KERRIGAN: Beyond just eyesight, Rauch’s husband, Peter, warned that physical spryness is not to be taken for granted. 

PETER RAUCH: Be kind to your knees. You’ll miss them when they’re gone. Take care of your body! The little aches and pains, that little thing on your knee when you go up the steps, that is not a big deal, you know, ten more years, ten more years, ten more years, and suddenly, wow, you’re in your sixties, that’s something you have to deal with every day. And you can’t live in fear and you can’t not do stuff, but take care of your body. You know, eat well, get your sleep. It makes a difference.

While some grown-ups have gripes related to their own age, others zero in on annoyances that speak more to age differences, rather than age itself. When I asked Northwestern professor Lane Fenrich what he finds himself complaining about, his groan seemed to be not-so-subtly directed at a certain, phone-preoccupied age group.

LANE FENRICH: My groan is people who walk along the sidewalk, looking at their phones, and paying zero attention to the rest of the world. 

It seems only fair that we listen to our grown-ups groan. I mean, I would be annoyed too watching today’s youth instant message if I had to communicate by carrier pigeon growing up. Really though, while age jokes are an easy dig, what we should actually be digging for from our grown-ups is the wisdom that only comes with lived experience. 

PETER RAUCH: I’ve got more life behind me to see how things work. And I think they may refer to that as wisdom. I don’t like to think that I’m a wise old soul, and I don’t think I’m any smarter than I was when I was in my 20s, but I know more things. Be true to yourself. People will have expectations of you or you’ll have perceived expectations of you, but at the end of the day when you’re looking in the mirror, you have to answer to yourself.  If you’re always true to yourself, you will always be able to move forward. Do your best. Do the right thing, you will be much more successful than just doing enough to get by. Living on purpose leads to a life with purpose.

SUSAN RAUCH: My advice to them would just be to enjoy your lives! Your twenties is doing the things that you’re going to be able to talk about at cocktail parties for the rest of your life, so go do it, you know. Take those chances, take those risks, not with your life or anything, but talk to people that are not like you. Just stretch yourself, because it is interesting! Then you’ve got these great experiences from your 20s when your knees are good and your eyes are good, and your agility– no– it’s hard to make good decisions, but it’s also hard to make a bad decision because you have so many options, and you need to investigate those. 

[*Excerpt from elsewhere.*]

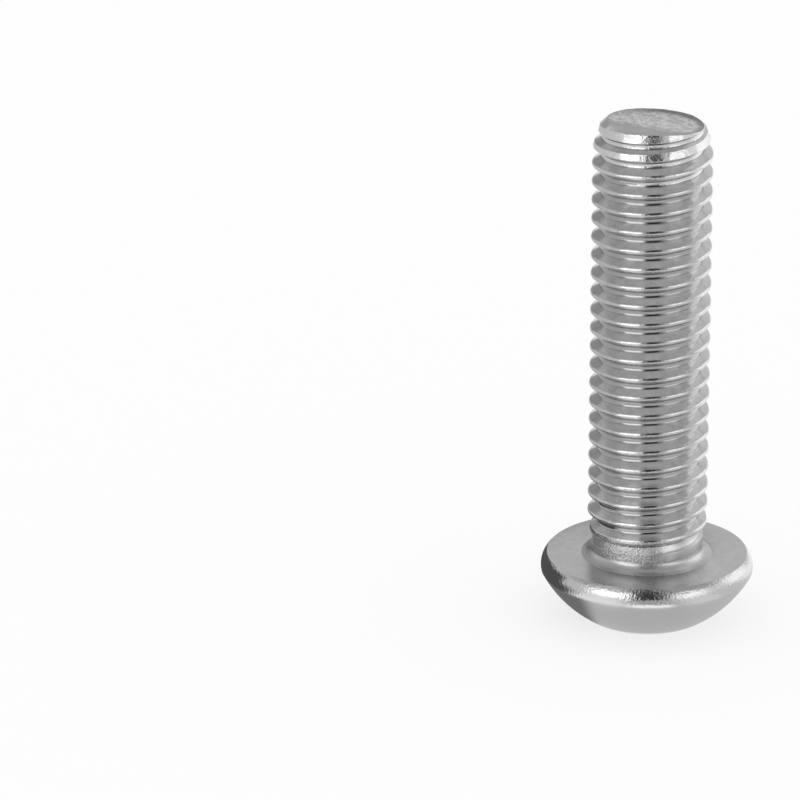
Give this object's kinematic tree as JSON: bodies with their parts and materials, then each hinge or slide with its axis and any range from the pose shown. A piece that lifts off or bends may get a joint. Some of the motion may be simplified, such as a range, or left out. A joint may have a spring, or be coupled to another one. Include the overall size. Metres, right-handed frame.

No matter how grown you are, we all have groans. From failed nail appointments to failed knee replacements, life can be pretty complaint-worthy sometimes! But in the spirit of homophone appreciation, remember that our troubles can be deceptive at times, too: a groan can be outgrown and a grown…up– may know more about your groans than you think they do. For WNUR News, I’m Georgia Kerrigan.